Please repeat, exactly and with nothing added, the lines running from the line that contains "The three.js and" to the line that contains "return [x, s * y, z]", both lines included.

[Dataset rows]
....................
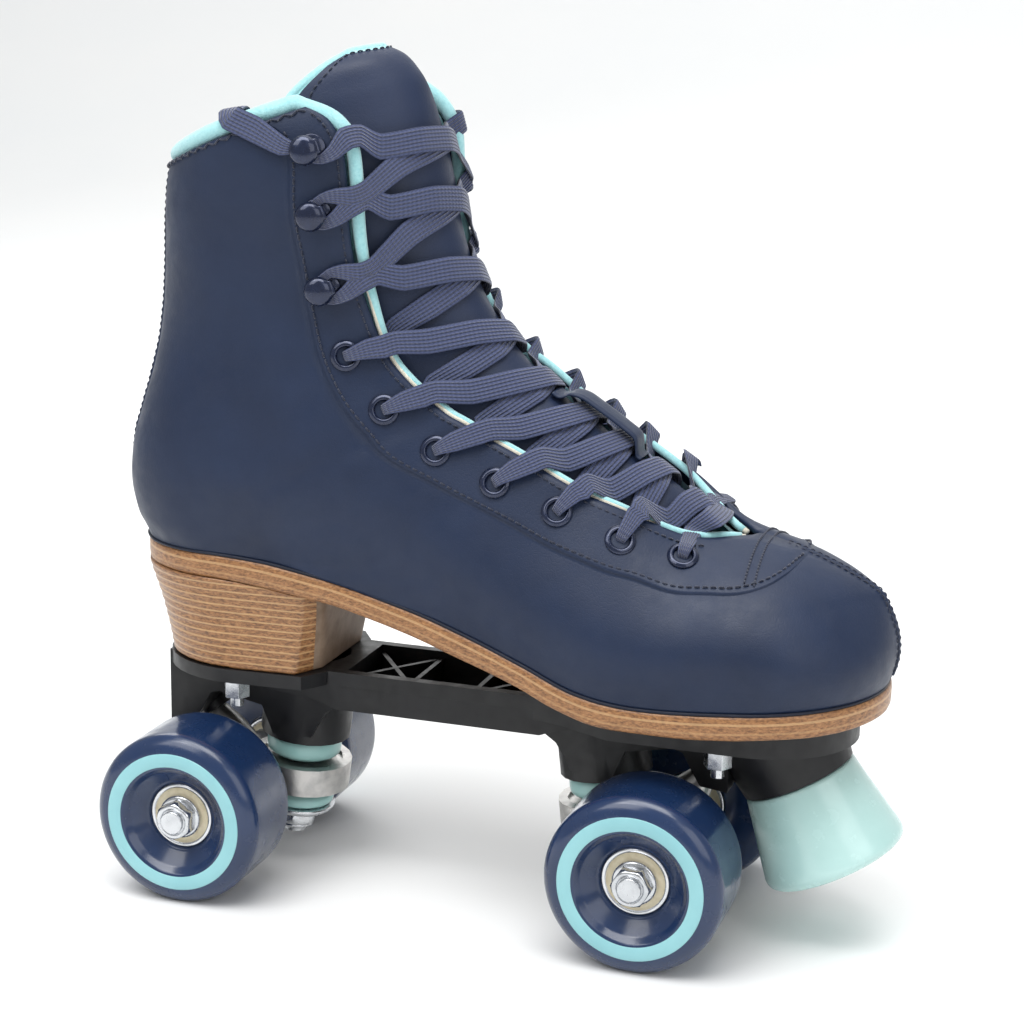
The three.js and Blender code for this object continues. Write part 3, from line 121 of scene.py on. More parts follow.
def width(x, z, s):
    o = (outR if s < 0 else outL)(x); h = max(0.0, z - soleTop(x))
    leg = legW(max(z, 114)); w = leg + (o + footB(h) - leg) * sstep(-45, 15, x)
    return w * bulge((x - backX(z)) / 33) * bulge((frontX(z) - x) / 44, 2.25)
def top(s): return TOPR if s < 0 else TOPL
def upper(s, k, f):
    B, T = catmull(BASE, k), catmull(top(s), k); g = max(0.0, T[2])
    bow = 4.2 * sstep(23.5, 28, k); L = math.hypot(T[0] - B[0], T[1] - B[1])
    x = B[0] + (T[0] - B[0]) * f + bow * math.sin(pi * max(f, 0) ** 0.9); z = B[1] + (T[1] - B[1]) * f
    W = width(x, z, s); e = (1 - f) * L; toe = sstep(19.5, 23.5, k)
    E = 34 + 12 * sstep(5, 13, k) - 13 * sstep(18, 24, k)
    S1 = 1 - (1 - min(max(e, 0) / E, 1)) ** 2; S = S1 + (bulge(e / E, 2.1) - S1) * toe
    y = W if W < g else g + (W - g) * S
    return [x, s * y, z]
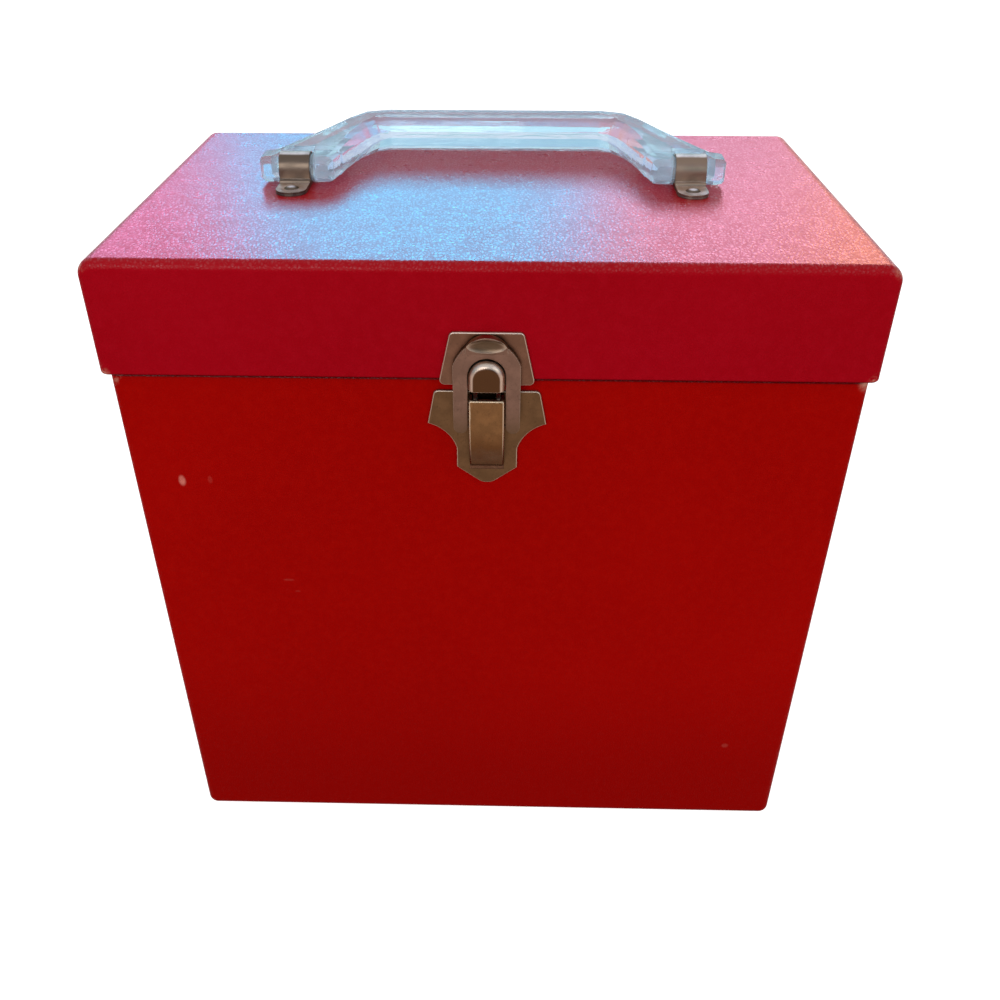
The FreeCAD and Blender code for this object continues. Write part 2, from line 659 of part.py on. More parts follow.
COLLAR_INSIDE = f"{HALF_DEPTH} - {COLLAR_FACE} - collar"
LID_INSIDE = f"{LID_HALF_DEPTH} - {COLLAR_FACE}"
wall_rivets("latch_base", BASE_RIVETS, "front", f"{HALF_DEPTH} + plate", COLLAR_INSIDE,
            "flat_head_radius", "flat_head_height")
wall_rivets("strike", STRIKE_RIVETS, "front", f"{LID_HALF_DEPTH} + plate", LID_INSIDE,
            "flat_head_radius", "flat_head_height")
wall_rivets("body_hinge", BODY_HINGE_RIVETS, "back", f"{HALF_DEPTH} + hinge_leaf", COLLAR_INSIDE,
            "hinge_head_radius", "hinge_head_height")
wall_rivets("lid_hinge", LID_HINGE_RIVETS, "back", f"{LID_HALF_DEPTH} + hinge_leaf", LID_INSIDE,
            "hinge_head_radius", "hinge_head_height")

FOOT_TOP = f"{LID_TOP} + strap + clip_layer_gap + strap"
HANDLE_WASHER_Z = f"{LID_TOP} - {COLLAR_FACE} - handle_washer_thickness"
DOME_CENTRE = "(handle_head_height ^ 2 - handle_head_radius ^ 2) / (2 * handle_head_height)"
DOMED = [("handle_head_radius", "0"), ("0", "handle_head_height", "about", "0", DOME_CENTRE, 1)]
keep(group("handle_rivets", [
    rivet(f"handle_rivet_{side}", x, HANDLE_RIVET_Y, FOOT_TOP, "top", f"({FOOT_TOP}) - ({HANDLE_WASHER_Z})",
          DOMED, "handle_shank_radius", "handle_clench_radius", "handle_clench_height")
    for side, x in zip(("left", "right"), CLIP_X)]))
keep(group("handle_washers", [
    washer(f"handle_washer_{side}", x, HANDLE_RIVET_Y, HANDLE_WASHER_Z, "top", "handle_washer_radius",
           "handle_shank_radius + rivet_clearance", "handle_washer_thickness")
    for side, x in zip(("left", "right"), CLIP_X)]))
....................
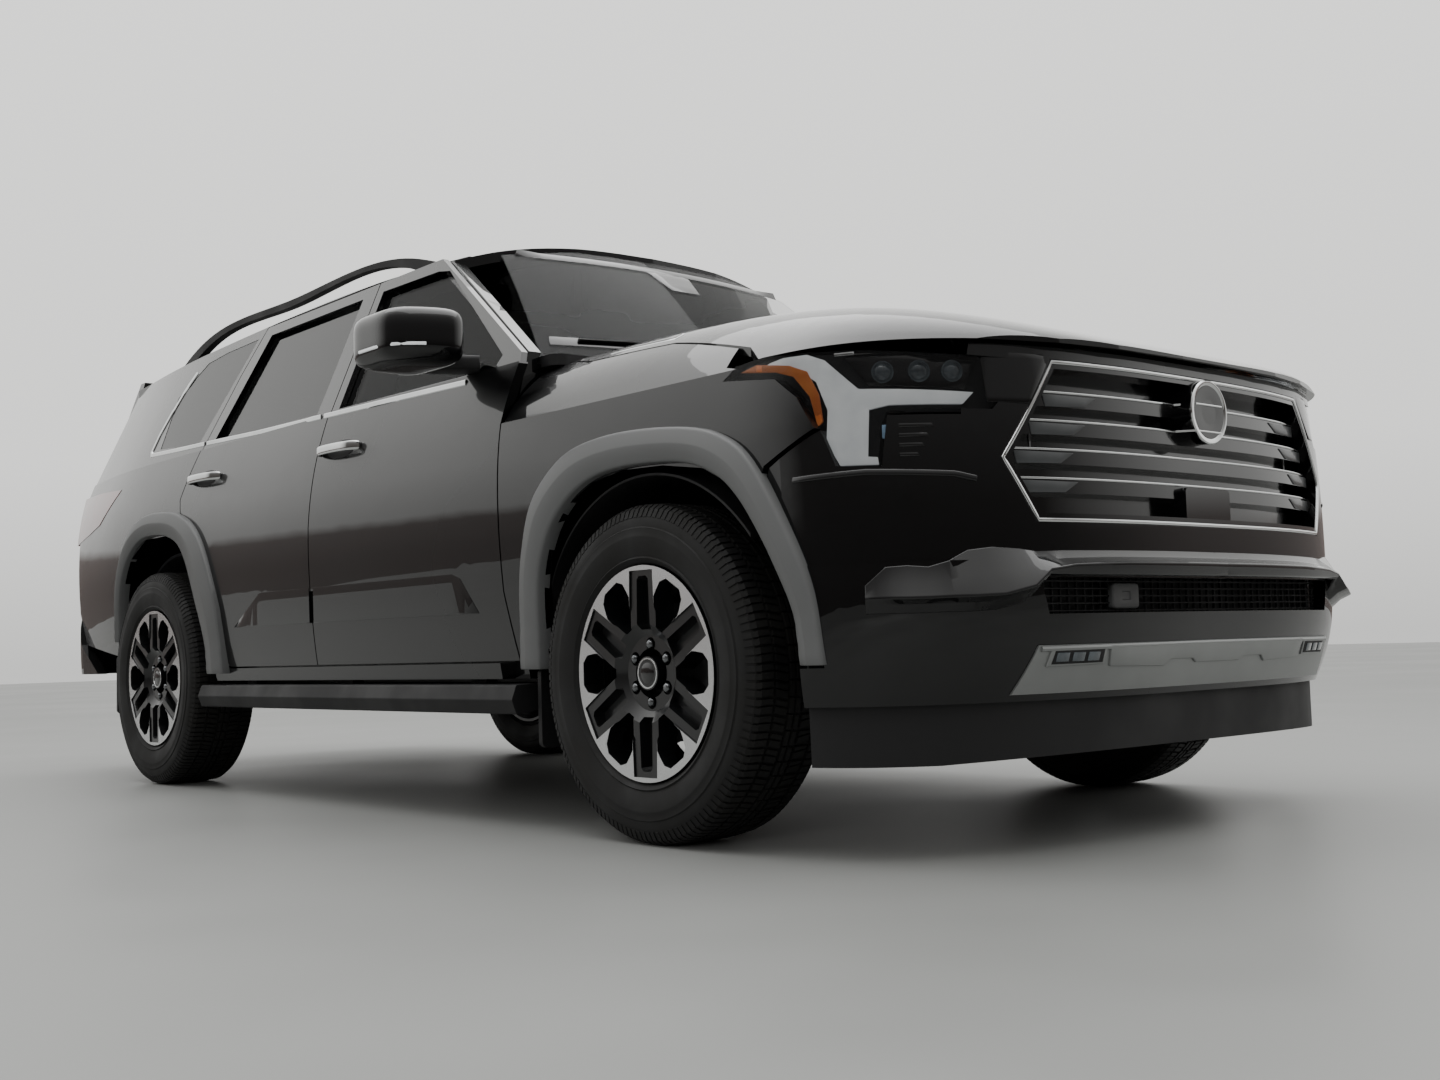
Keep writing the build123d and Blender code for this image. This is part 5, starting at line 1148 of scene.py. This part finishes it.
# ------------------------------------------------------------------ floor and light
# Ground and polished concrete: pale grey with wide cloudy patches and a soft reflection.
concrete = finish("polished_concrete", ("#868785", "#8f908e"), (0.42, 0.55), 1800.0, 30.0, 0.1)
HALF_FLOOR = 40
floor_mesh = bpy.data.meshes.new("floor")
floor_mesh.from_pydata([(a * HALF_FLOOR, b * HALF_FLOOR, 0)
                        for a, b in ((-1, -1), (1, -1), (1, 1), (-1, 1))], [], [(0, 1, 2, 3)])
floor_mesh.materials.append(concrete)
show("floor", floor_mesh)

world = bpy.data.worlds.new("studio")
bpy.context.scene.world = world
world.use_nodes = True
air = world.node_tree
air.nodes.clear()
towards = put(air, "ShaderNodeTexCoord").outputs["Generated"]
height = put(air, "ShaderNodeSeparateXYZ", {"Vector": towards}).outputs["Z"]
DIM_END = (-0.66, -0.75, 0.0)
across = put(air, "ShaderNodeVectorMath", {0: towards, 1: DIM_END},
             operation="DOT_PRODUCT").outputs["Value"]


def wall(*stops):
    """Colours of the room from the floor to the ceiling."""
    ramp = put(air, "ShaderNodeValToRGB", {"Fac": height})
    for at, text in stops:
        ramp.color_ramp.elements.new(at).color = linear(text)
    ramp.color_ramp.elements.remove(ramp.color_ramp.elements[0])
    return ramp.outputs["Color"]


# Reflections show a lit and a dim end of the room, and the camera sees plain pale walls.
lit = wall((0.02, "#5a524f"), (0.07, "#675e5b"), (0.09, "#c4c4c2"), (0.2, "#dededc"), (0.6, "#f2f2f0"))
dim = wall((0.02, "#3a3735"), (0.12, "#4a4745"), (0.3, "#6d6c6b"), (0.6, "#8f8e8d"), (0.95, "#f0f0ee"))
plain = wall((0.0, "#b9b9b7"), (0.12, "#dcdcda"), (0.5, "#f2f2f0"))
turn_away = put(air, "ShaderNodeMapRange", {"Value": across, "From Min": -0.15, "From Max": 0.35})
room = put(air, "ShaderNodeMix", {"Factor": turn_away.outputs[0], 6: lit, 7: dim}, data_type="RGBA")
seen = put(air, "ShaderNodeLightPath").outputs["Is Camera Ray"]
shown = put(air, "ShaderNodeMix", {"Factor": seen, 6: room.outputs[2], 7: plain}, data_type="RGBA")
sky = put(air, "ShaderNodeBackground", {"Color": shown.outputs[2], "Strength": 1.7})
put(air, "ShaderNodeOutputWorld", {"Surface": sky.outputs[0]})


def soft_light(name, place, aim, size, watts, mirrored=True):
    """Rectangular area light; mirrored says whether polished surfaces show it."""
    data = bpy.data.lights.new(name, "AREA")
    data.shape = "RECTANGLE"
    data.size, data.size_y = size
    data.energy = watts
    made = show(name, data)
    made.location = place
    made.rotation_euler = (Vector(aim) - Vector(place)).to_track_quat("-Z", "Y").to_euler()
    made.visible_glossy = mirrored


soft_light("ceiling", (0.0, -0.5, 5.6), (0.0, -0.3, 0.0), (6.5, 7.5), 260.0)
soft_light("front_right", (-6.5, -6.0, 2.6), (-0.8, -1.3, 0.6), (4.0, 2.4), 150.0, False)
....................
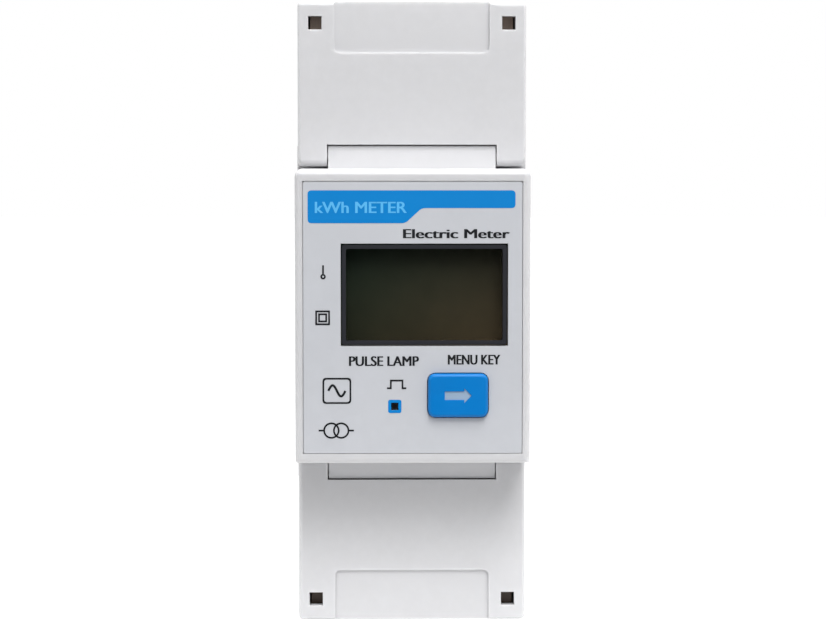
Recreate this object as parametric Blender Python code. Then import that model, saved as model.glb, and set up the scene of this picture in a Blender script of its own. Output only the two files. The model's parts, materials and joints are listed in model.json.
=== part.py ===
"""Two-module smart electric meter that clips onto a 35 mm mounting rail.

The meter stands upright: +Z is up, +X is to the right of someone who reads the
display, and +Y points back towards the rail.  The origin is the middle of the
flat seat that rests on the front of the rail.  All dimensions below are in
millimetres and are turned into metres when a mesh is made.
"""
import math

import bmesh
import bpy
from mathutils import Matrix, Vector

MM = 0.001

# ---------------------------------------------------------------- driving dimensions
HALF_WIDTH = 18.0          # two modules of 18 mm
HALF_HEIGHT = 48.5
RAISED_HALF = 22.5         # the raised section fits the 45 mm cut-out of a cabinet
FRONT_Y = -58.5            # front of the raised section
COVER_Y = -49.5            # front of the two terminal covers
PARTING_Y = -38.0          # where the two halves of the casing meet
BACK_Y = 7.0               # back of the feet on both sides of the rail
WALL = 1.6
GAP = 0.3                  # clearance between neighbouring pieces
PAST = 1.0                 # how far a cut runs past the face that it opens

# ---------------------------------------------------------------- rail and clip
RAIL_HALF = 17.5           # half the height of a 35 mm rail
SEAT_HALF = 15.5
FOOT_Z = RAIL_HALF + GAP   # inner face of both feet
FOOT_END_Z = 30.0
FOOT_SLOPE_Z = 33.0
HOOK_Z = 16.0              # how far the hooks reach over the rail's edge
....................
- _OUTPUT_
The three.js and Blender code for this object continues. Write part 3, from line 121 of scene.py on. More parts follow.
def width(x, z, s):
    o = (outR if s < 0 else outL)(x); h = max(0.0, z - soleTop(x))
    leg = legW(max(z, 114)); w = leg + (o + footB(h) - leg) * sstep(-45, 15, x)
    return w * bulge((x - backX(z)) / 33) * bulge((frontX(z) - x) / 44, 2.25)
def top(s): return TOPR if s < 0 else TOPL
def upper(s, k, f):
    B, T = catmull(BASE, k), catmull(top(s), k); g = max(0.0, T[2])
    bow = 4.2 * sstep(23.5, 28, k); L = math.hypot(T[0] - B[0], T[1] - B[1])
    x = B[0] + (T[0] - B[0]) * f + bow * math.sin(pi * max(f, 0) ** 0.9); z = B[1] + (T[1] - B[1]) * f
    W = width(x, z, s); e = (1 - f) * L; toe = sstep(19.5, 23.5, k)
    E = 34 + 12 * sstep(5, 13, k) - 13 * sstep(18, 24, k)
    S1 = 1 - (1 - min(max(e, 0) / E, 1)) ** 2; S = S1 + (bulge(e / E, 2.1) - S1) * toe
    y = W if W < g else g + (W - g) * S
    return [x, s * y, z]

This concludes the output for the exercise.